The Experiment: The High-Speed Camera
To solve this, the researchers used a super-powered camera called TR-ARPES. Think of this as a high-speed movie camera that doesn't just take pictures of the crowd; it can see exactly who is holding hands (excitons) and who is running free (electrons), frame by frame, in real-time.
They shined a laser light on the ReSe2 material to create these exciton couples. Then, they watched what happened next.
The Discovery: It's the "Double Tap"
Here is what they found, explained simply:
The Timing: When they hit the material with light, the exciton couples formed instantly. But they didn't break up immediately. Instead, they waited a tiny fraction of a second (about 400 femtoseconds—trillionths of a second) before the free electrons started to appear. This delay suggested the breakup wasn't a simple collision; it took a moment for the second "tap" to happen.
The Light Test (The "Fluence" Check): They turned up the brightness of the laser.
- If the "Crowded Dance Floor" theory were true, doubling the number of couples would make the breakups happen four times faster (because two couples need to meet).
- If the "Double Tap" theory were true, doubling the light would make the breakups happen twice as fast (because each couple just needs one extra tap).
- The Result: The breakups happened twice as fast. This proved the "Double Tap" theory was correct. The excitons were absorbing a second photon to break apart.
The Spin Test (The "Polarization" Check): ReSe2 is anisotropic, meaning it behaves differently depending on the direction of the light, like a wooden board that splits easily along the grain but is hard to split across it.
- The researchers rotated the light's direction.
- They found that the number of excitons changed based on the angle, but the number of breakups didn't follow the "square" pattern expected if couples were colliding. Instead, the breakups followed the number of couples directly. This confirmed that the couples weren't bumping into each other; they were being hit by the light itself.
Why Does This Matter?
Think of this like figuring out how to efficiently unlock a door.

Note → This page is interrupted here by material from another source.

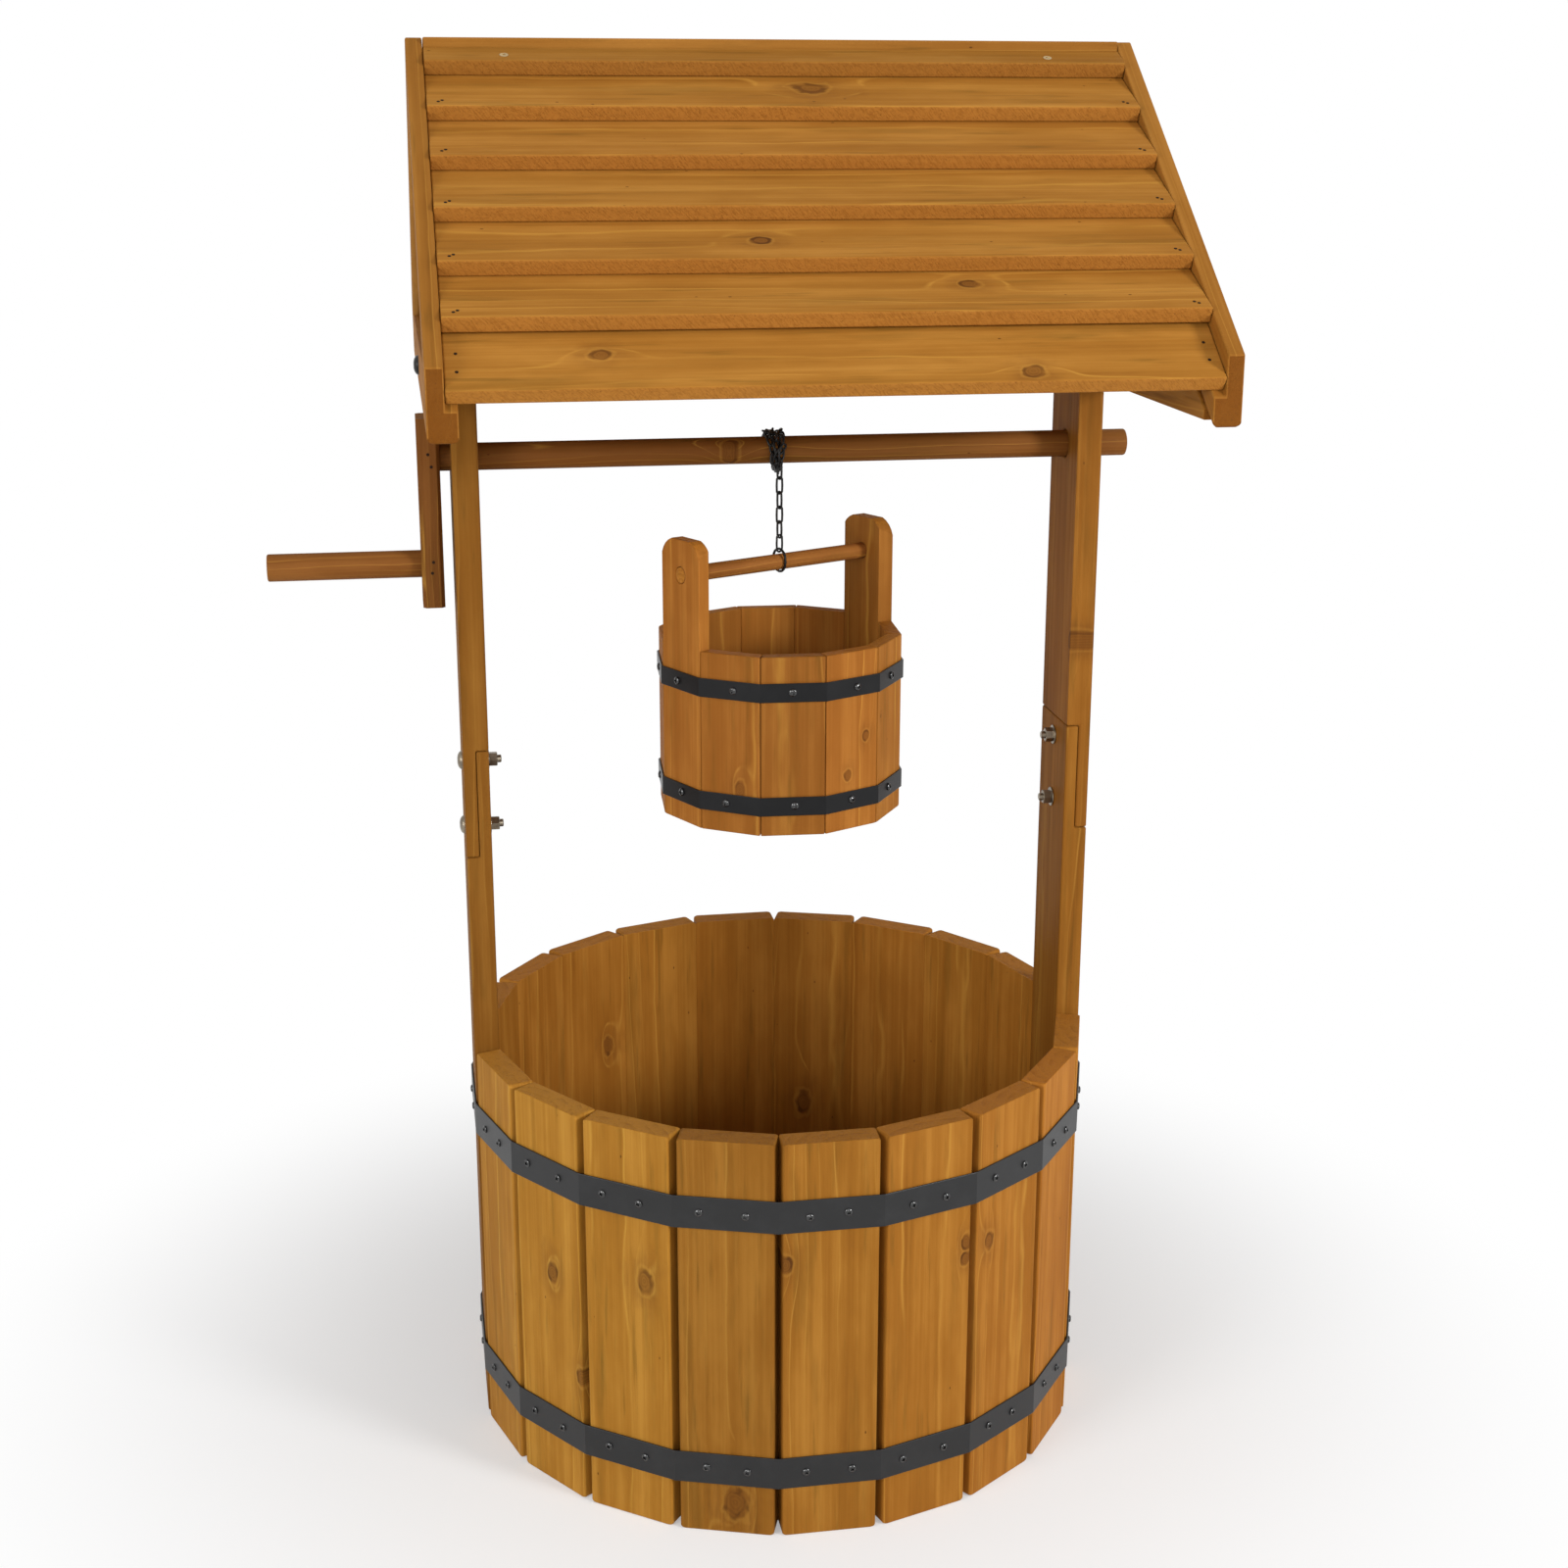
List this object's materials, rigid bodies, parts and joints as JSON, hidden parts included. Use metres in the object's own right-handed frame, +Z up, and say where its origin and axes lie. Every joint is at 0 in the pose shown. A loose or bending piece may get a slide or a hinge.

- If you thought you needed two people to push the door open (the collision theory), you would design your door handles differently.
- But now that we know you just need a specific key to turn the lock (the double photon theory), we can design better devices.
This discovery tells engineers that to get the most electricity out of ReSe2, they should focus on creating conditions where these "Double Tap" events happen easily, rather than trying to crowd the material with too many excitons.
The Bonus Findings
While they were at it, the scientists also measured two other things for the first time in this material:
- The Size of the Couple: They calculated how big the exciton "couple" is (about 19 Angstroms, which is roughly the width of 20 atoms).
- The Energy Gap: They measured exactly how much energy is needed to break the material's "glass ceiling" (the bandgap).
The Takeaway
In simple terms, this paper is like solving a crime scene. The scientists used a super-speed camera to watch tiny particles. They proved that the "criminal" (the mechanism breaking the excitons apart) wasn't a chaotic crowd fight, but a precise, two-step process where light hits the particle twice to set it free. This clears up a long-standing confusion and gives engineers a clear roadmap for building better future electronics.